Women of Algiers in Their Apartment

Front Cover
University Press of Virginia, 1999 - Algeria - 211 pages
Translated for the first time into English, this collection of short fiction by one of the leading writers of North Africa details the plight of Algerian women and raises far-reaching issues that speak to us all. Women of Algiers quickly sold out its first printing of 15,000 in France and was hugely popular in Italy, but the book was denounced in Algeria for its criticism of the postcolonial socialist regime, which denied and subjugated women even as it celebrated the liberation of men. It was the first work to do so openly. These stylistically innovative, lyrical stories address the cloistering of women, the implications of reticence, and the significance of language and its connection to oppression (Djebar calls official Arabic "an authoritarian language that is simultaneously the language of men"). Mixing newly written pieces with older ones, Djebar attempts "to bring the past into a dialogue with the present". The stories raise issues surrounding this passage from colonial to postcolonial culture - national literature, cultural authenticity, and the impact of war on both men and women. The book's title comes from a Delacroix painting that depicts a unique glimpse of the harem, an emblem of the dual violation of Algerian women, both colonial and gendered.

About the author (1999)

Assia Djebar was born Fatima-Zohra Imalayan in Cherchell, Algeria on June 30, 1936. She read history at the Sorbonne in Paris, and, after teaching at Tunis and Rabat universities, emigrated to France with her husband and children. Her first novel, La Soif (The Mischief), was published in 1957. She wrote more than 15 novels during her lifetime including Algerian White, So Vast the Prison, The Tongue's Blood Does Not Run Dry, and The Children of the New World.
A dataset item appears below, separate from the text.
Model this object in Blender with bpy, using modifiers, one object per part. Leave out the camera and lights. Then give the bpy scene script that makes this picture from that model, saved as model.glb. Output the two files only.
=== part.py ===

She was also a playwright and filmmaker. In 2005, she became the fifth woman to be elected to the Académie Française. She received numerous awards for her work including the International Prize of Palmi, the Peace Prize of the Frankfurt Book Fair, the International Critics' Prize at the Venice Biennale for the film La Nouba des Femmes du Mont Chenoua, and the International Literary Neustadt Prize. She died on February 7, 2015 at the age of 78.